Battery mowers have come far. Current 40V and 60V models from Ryobi, Toro, Ego, and Stihl handle standard weekly cuts on yards up to ½ acre on a single charge. The Toro 21566 60V Super Recycler and the Ryobi 40V HP Brushless 21″ Self-Propelled are strong picks for small to medium lots. Battery mowers are quieter, start instantly, and store vertically without oil concerns. The catch is battery capacity — a single battery may not finish a full acre, and replacing a worn battery pack costs roughly as much as a basic gas mower.

Robotic mowers are power-type agnostic in practice (they run on rechargeable batteries), but they represent a different ownership model: you set the boundary wire, schedule the cuts, and the mower does the rest. The Mammotion YUKA mini 2 1000H is a 2026 example that targets small, simple lawns.

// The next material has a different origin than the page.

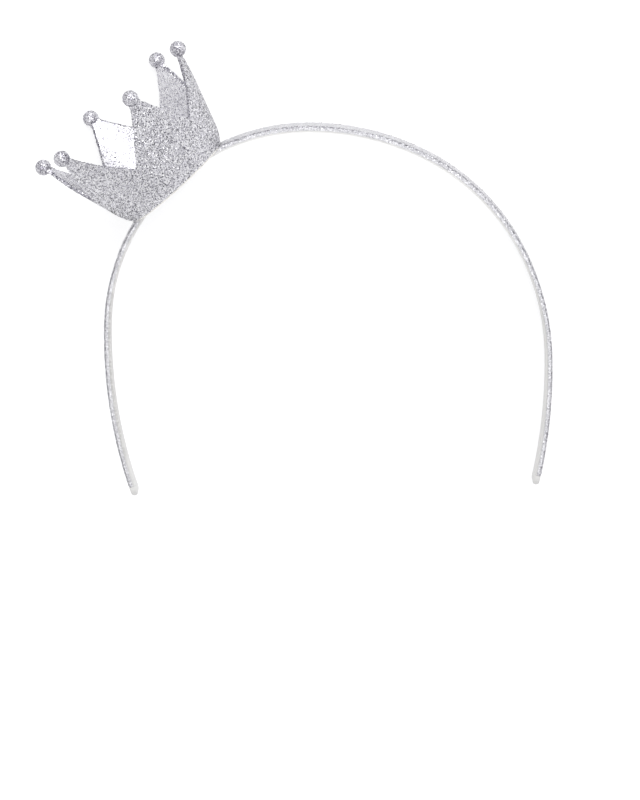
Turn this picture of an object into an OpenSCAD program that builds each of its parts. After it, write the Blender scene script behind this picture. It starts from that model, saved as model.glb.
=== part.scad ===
// A slim headband with a small six-point crown standing on it, left of the top.
// The band is an open arch of arcs. It lies on its side as it rests: the arch is near
// level with its front up, the right arm's back edge and the crown's lowest ball touch
// the surface, and +Y runs from the tips to the top of the arch.

/* [Band] */
// Width across the two arms, outside
band_span = 162; // [140:1:190]
// Width of the covered strip, front to back
band_w = 10; // [7:0.5:14]
// Thickness of the strip inside the cover
core_t = 1.8; // [1.4:0.1:3]
// Rounding of the strip's long edges
core_edge_r = 0.4; // [0.2:0.1:0.6]
// Length of each bare tip
tip_len = 4; // [3.5:0.5:8]
// Rounding of a tip's corners, seen on its broad face
tip_corner_r = 2.6; // [1:0.2:3]
// Rounding of a tip's long edges
tip_edge_r = 0.6; // [0.3:0.1:0.8]

/* [Glitter cover] */
// Thickness of the cover
cover_t = 0.5; // [0.4:0.05:0.8]
// Edge of the strip that the cover's folds leave bare at the inside
cover_bare = 0.9; // [0.3:0.1:1.2]
// Rounding of the cover's outer edges
cover_edge_r = 0.6; // [0.3:0.1:0.8]
// Clearance between the cover and the strip
cover_gap = 0.1; // [0.05:0.05:0.2]

/* [Crown] */
// Turn along the arch from its top to the crown's middle, in degrees
crown_turn = 41.9; // [30:0.5:43]
// Turn of the crown about its own axis, in degrees
crown_spin = 20.75; // [0:0.25:59]
// Number of points
point_count = 6; // [5:1:8]
// Diameter of the open base
base_d = 41; // [34:0.5:44]
// Height of the rounded-in foot
foot_h = 6.6; // [4:0.2:9]
// Diameter at the top of the foot
foot_d = 48.4; // [46:0.2:54]
// Height from the base to the valleys between the points
valley_h = 15.5; // [10:0.1:18]
// Height from the base to the centres of the balls
ball_h = 36; // [30:0.5:44]
// Diameter of the circle through the ball centres
ring_d = 67; // [60:0.5:76]
// Diameter of a ball
ball_d = 5.6; // [4.6:0.1:7]
// Width of the neck under a ball
neck_w = 3.8; // [2.4:0.1:4.4]
// Thickness of the wall
crown_wall = 1.1; // [0.8:0.1:1.6]
// Depth of the two notches with which the base sits over the band
seat_depth = 0.3; // [0.2:0.1:0.8]
// Clearance between the crown and the cover that it stands on
seat_gap = 0.15; // [0.1:0.05:0.3]

/* [Hidden] */
$fn = 72;

// Each arm is a chain of arcs from the top of the arch to its tip.
// Columns: turn of the arc in degrees, radius as a share of half the span
LEFT_ARCS = [[59, 0.909], [29, 0.933], [20.95, 2.21]];
RIGHT_ARCS = [[26, 1.168], [33, 0.994], [29, 1.117], [14.5, 2.37]];

// Half of a point, from the valley beside it up to its ball.
// Columns: height as a share of valley to ball centre, half width as a share of the widest
POINT_ROWS = [[0, 1], [0.52, 0.48], [0.84, 0.19]];

// Where a tip's sections stand: distance from its end as a share of its corner rounding
TIP_SHARES = [1, 0.65, 0.35, 0.15, 0.05, 0.01];

// Sections in a length of strip as long as the span, and pieces in a rounded edge or foot
sections_per_span = 36;
corner_steps = 2;
foot_steps = 6;

half_span = band_span / 2;
station_step = band_span / sections_per_span;
band_t = cover_t + cover_gap + core_t;
core_w = band_w - 2 * (cover_t + cover_gap);
fold_depth = band_t - cover_bare;
base_r = base_d / 2;
foot_r = foot_d / 2;
ring_r = ring_d / 2;
ball_r = ball_d / 2;
pitch_turn = 360 / point_count;

// Arcs: turn is measured from the top of the arch, and out_at points outwards there
function out_at(turn) = [sin(turn), cos(turn)];
function arc_r(rows, i) = rows[i][1] * half_span;
function turn_before(rows, i) = i == 0 ? 0 : turn_before(rows, i - 1) + rows[i - 1][0];
function arc_centre(rows, i) =
    i == 0
        ? [0, arc_r(LEFT_ARCS, 0) - arc_r(rows, 0)]
        : arc_centre(rows, i - 1)
            + (arc_r(rows, i - 1) - arc_r(rows, i)) * out_at(turn_before(rows, i));
function turn_of(length, r) = length / r * 180 / PI;

// A station is a place on the strip's outer line: [x, y, turn]
function station(rows, i, part) =
    let (turn = turn_before(rows, i) + part, p = arc_centre(rows, i) + arc_r(rows, i) * out_at(turn))
    [p[0], p[1], turn];
function near_end(rows, distance) =
    let (i = len(rows) - 1)
    station(rows, i, rows[i][0] - turn_of(distance, arc_r(rows, i)));
function arc_stations(rows, i, cut) =
    let (
        r = arc_r(rows, i),
        turn = rows[i][0] - (i == len(rows) - 1 ? turn_of(cut, r) : 0),
        steps = ceil(turn / turn_of(station_step, r))
    )
    [for (k = [1:steps]) station(rows, i, turn * k / steps)];
function arm_stations(rows, cut) =
    [for (i = [0:len(rows) - 1]) for (s = arc_stations(rows, i, cut)) s];

// A section is a loop of [distance out from the outer line, place across the width]
function corner(out, across, r, from) =
    [for (k = [0:corner_steps])
        let (a = from + 90 * k / corner_steps)
        [out + r * cos(a), across + r * sin(a)]];
function strip_section(high, low, width, r) =
    let (across = width / 2 - r)
    concat(
        corner(high - r, across, r, 0), corner(low + r, across, r, 90),
        corner(low + r, -across, r, 180), corner(high - r, -across, r, 270)
    );
function round_in(distance, r) = distance < r ? r - sqrt(r * r - (r - distance) * (r - distance)) : 0;
function tip_section(distance) =
    let (
        half = band_t / 2 - round_in(distance, band_t / 2),
        width = band_w - 2 * round_in(distance, tip_corner_r),
        middle = -band_t / 2
    )
    strip_section(middle + half, middle - half, width, min(tip_edge_r, 0.9 * half));
core_section = strip_section(core_t - band_t, -band_t, core_w, core_edge_r);
core_cap = [for (k = [1:len(core_section) - 2]) [0, k, k + 1]];
cover_section =
    let (w = band_w / 2, inner_w = w - cover_t, r = cover_edge_r)
    concat(
        [[-fold_depth, -w]], corner(-r, r - w, r, 270), corner(-r, w - r, r, 0), [[-fold_depth, w]],
        [[-fold_depth, inner_w], [-cover_t, inner_w], [-cover_t, -inner_w], [-fold_depth, -inner_w]]
    );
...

Terrain, Traction, and Drive System

Your yard’s slope changes which mower features actually work. Husqvarna’s official buying guide maps the terrain directly to drive type:

  • Flat yards: Front-wheel drive is sufficient and inexpensive.
  • Sloped yards: Rear-wheel drive keeps the drive wheels planted while the front lifts.
  • Mixed terrain: All-wheel drive gives consistent traction across both flat and sloped sections.
  • Obstacles / sharp turns: Zero-turn mowers spin in place, reducing trim work.
  • Narrow passages (gates, garden paths): Robotic mowers fit where riding mowers cannot.

One common mistake: buying a front-wheel-drive self-propelled mower when the primary task involves bagging. As Consumer Reports notes, front-wheel models lose steering traction as the bag fills with clippings. If bagging is your method, rear-wheel or all-wheel drive saves that aggravation.

Key Specifications That Actually Matter

Beyond mower type and power source, a handful of specs separate a good mowing experience from a frustrating one. Cub Cadet’s guide and the Sunseeker Elite buying guide both highlight these:

Spec Why It Matters What To Look For
Cutting width (deck size) Wider deck = fewer passes = less time 21” for walk-behinds under ½ acre; 42”–54” for riding on 1+ acres
Height adjustment range Seasonal changes and grass types need different cutting heights Single-lever adjustment across 1”–4” range
Engine power (HP / cc) Higher power handles thick, wet, or overgrown grass 140 cc+ for walk-behinds; 18 HP+ for lawn tractors
Battery capacity (amp-hours) Determines runtime for cordless models Match battery Ah to yard size: 4 Ah for under ¼ acre, 6+ Ah for larger
Mulching / bagging / side-discharge Affects how you handle clippings and yard waste Select based on your city’s yard waste rules and your preference

Decision Checklist: Your Next Step

Use this short sequence to finalize your pick before you buy:

  1. Measure your yard. If you don’t know the square footage, pace the approximate dimensions and multiply. That number is the single most reliable filter.
  2. Map the slopes. Walk the lot. Note any grade that makes you brace your footing — that tells you whether rear-wheel drive or AWD is a need, not a luxury.
  3. Decide your clipping style. Bag, mulch, or side-discharge? Some mowers do all three; some specialize. Your city’s yard waste regulations may make the choice for you.
  4. Choose power type by tolerance. Gas if you want unlimited runtime and don’t mind maintenance. Battery if quiet, instant-start, and low-odor matter more to you. Robot if you want to skip the task almost entirely.
  5. Match the deck to the time you want to spend. A 42” deck cuts roughly twice the grass per pass of a 21” deck. If weekly mowing time matters, let deck width win.

FAQs

What size yard needs a zero-turn mower?

Zero-turn mowers start making real sense at ½ acre. Below that, the speed advantage over a walk-behind is small, and the purchase price is significantly higher. On yards of 1 acre or more with obstacles like trees and flower beds, zero-turn mowers can cut mowing time by roughly 30–40 percent compared to a standard lawn tractor.

Can a battery mower replace a gas mower for a full acre?

It depends on the battery capacity and the grass condition. A single 6 Ah battery may struggle to finish a full acre, especially in thick or tall grass. Some brands offer dual-battery compatibility or larger-capacity packs. For a full acre, plan for either spare batteries or a model with a proven high-capacity system.

Do I really need to change the oil in a gas mower every season?

Yes. Engine oil breaks down over time, and dirty oil accelerates wear on the piston and cylinder. Briggs & Stratton recommends changing oil every 50 operating hours or at the start of each season. Skipping this step is the most common cause of premature engine failure on small engines.

Should I buy a mulching mower or a bagging mower?

Mulching returns nutrients to the soil and eliminates bagging trips, but it works best when you mow frequently enough that clippings are short. Bagging is cleaner for the lawn’s appearance and necessary if your city restricts grass clippings in yard waste. Many modern mowers include a mulch plug and a bagging attachment, letting you switch between the two.

How steep a slope can a riding mower handle safely?

No riding mower is safe on a slope steeper than about 15 degrees (roughly a 3:1 ratio). The risk of rollover increases sharply beyond that. For steep banks, a self-propelled walk-behind with rear‑wheel drive or a robotic mower designed for slopes is the safer option. Always mow across the slope, not up and down it.